Phones, Anti-Phones, and Diphones: A Probabilistic Framework for Feature-Based Speech Recognition – Jim Glass (MIT)
Abstract
In most current speech recognizers, the observation space of an utterance consists of a temporal sequence of “frames”. An important property of this framework is that every segmentation of the input utterance accounts for all of the observations. In contrast, in a “feature”-based framework based on segments (either implicit or explicit) each segment is represented by a fixed-dimensional feature vector, so that alternative segmentations of the utterance will consist of different observations.In this work, we have developed a probabilistic framework which allows us to compare different paths by considering the entire observation space of features. The approach we have adopted is to add an extra lexical unit which is defined to map to all segments which do not correspond to one of the existing units. In our phonetic-based modeling, we call this unit the anti-phone, and use it to model all sounds which are not a phonetic unit as they are too large, too small, overlapping etc. Two competing paths must therefore account for all segments, either as a normal acoustic-phonetic unit or as the anti-phone. It can be shown that this approach can be implemented while only considering the segments in a particular segmentation.
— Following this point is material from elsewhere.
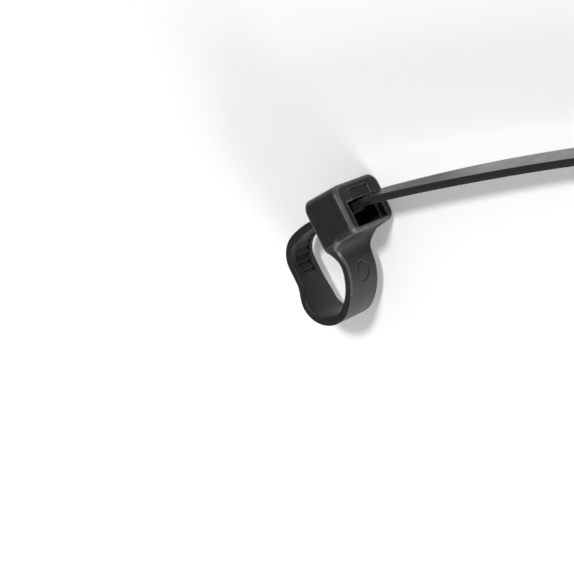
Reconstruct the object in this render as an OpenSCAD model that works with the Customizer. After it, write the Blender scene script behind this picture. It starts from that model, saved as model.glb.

This is done by normalizing the phonetic likelihood of a particular segment by the likelihood of the anti-phone for that same segment.In this talk, I will describe the feature-based framework we have developed, show how it is currently being used in the MIT SUMMIT speech recognition system, and discuss several phonetic recognition experiments using the TIMIT acoustic-phonetic corpus where we are able to achieve context-independent and dependent phonetic recognition accuracies of 64.5% and 69.5% respectively.